In a glass jar at the University of Zurich, a lung has been sitting in silence for more than a hundred years. Preserved in formalin, the organ belonged to an 18-year-old Swiss man who died during the first wave of the 1918 influenza pandemic. The Spanish Flu pandemic of 1918-1920 is estimated to have killed between 50 and 100 million people worldwide.

Now, this century-old lung is revealing the genetic story behind the flu that killed the patient.

Using cutting-edge RNA sequencing techniques, researchers have reconstructed the full genome of the influenza A virus (IAV) responsible for this particular strain of the Spanish Flu. What they found challenges long-held assumptions about how and when the virus evolved into one of the deadliest pathogens in human history.

“This is the first time we’ve had access to an influenza genome from the 1918 to 1920 pandemic in Switzerland,” said Verena Schünemann, a paleogeneticist at the University of Basel and senior author of the study, published in BMC Biology. “It opens up new insights into the dynamics of how the virus adapted in Europe at the start of the pandemic.”

A Viral Time Capsule

The 1918 flu pandemic—often called the “Spanish flu”—killed between tens of millions of people worldwide, with an unusually high toll among young adults. But for all its devastation, only a handful of viral genomes from that era have ever been sequenced. And until now, none were from the early phase of the pandemic in continental Europe.

That changed with specimen ZH1502: a lung stored in Zurich’s medical collection since July 15, 1918. Researchers extracted viral RNA from the lung using a newly developed ligation-based sequencing method, which is designed to recover even the most degraded RNA fragments. The protocol proved crucial. Unlike DNA, RNA degrades quickly—especially in tissues preserved in harsh chemicals like formalin.

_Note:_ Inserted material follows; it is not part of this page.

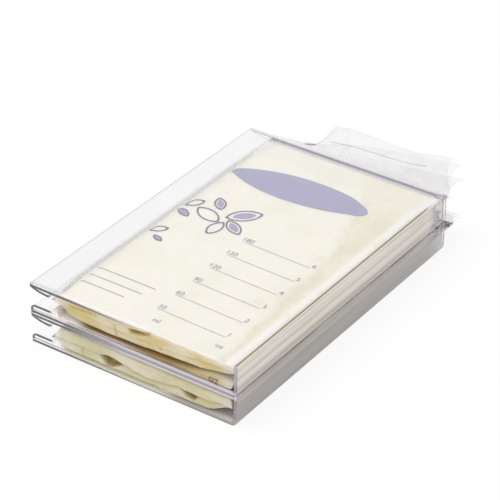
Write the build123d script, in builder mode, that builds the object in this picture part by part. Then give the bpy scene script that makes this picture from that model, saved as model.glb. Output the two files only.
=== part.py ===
"""Two stacked clear freezer sleeves that hold flat-lying breast milk storage bags.

Frame: origin at the centre of the underside, X across the sleeves (the open rail
side is at -X), Y along them (the bag mouths are at +Y), Z up. Millimetres.
"""
from build123d import *
from dataclasses import dataclass
from math import radians
import os

# --- Sleeve: an extruded C profile, open at both ends and along its -X side ---
BOX_WIDTH = 130.0
BOX_LENGTH = 200.0
BOX_HEIGHT = 18.0
WALL = 2.0
BASE_RADIUS = 3.5          # outside of the lower corner on the closed side
FULL_ROUND = 0.49          # radius of a rounded edge, as a share of the thickness there
RAIL_WIDTH = 14.5          # bead and hem, measured in from the open side
BEAD_DEPTH = 2.4           # how far the bead hangs below the top panel
BEAD_SHELL = 1.0           # wall of the hollow bead
BEAD_CREST = 0.78          # where the bead is deepest, as a share of its width
BEAD_INSET = 1.6           # how far the bead's hollow stays from its two edges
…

“Ancient RNA is only preserved over long periods under very specific conditions,” said Christian Urban, the study’s lead author, in a press release. “That’s why we developed a new method to improve our ability to recover ancient RNA fragments from such specimens.”

The result was a complete, precisely dated genome from the early first wave of the pandemic in Europe—a rare and invaluable find.

Early Mutations Set the Stage for Disaster

What makes this genome especially remarkable is the story it tells about the virus’ evolution.

Previous thinking held that certain mutations—those that allowed the influenza virus to infect humans more efficiently—arose only later, as the pandemic accelerated during its deadly second wave in the fall of 1918. But the Zurich genome shows that some of the most important of these mutations were already in place in July.

“By July 1918, first wave viruses had already evolved several critical adaptations to their new human niche,” the researchers write.

Two of these mutations affected how the virus evaded MxA, a protein in the human immune system that blocks replication of avian-like influenza viruses. Another altered hemagglutinin, a surface protein that helps the virus latch onto human cells. This change made the virus better at infecting people—similar to how the SARS-CoV-2 virus evolved to bind more tightly to the ACE2 receptor during the COVID-19 pandemic.

All high-coverage second-wave genomes carry these mutations, indicating they gave the virus a clear advantage. The Zurich genome is the earliest to show all three.

A Broader Genetic Picture

The researchers compared the Zurich genome to others from Germany and North America. What they found paints a picture of surprising genetic diversity early in the pandemic.

Of the 35 differences between ZH1502 and a previously sequenced European genome (MU-162), 14 caused changes in viral proteins. The most variation appeared in the gene coding for a polymerase protein known as PB2, a segment of the virus critical for replication.

When researchers compared the 1918 virus to samples from the 2009 H1N1 flu pandemic, they found the older strain showed more genetic variation in several segments, including PB2 and hemagglutinin. This hints at rapid adaptation—and perhaps early reassortment between different viral strains.

“The fact that the same HA variant was found associated with clearly divergent other segments (especially in PB2) is a first hint at potential reassortment early in the pandemic,” the authors note.

Lessons for the Next Pandemic

By resurrecting this ancient genome, scientists have opened a new window into how pandemics evolve.

A better understanding of how influenza adapted to humans in 1918 helps us model future outbreaks. The team’s findings suggest that the virus began adapting sooner than previously thought—and that critical mutations were already spreading before the pandemic’s most lethal wave.

The study also raises the tantalizing possibility of what else might be hiding in historical tissue collections. With better methods for recovering ancient RNA, medical museums and pathology archives around the world could become invaluable resources for studying old—and possibly new—disease threats.

Countless lungs in jars may still have stories to tell.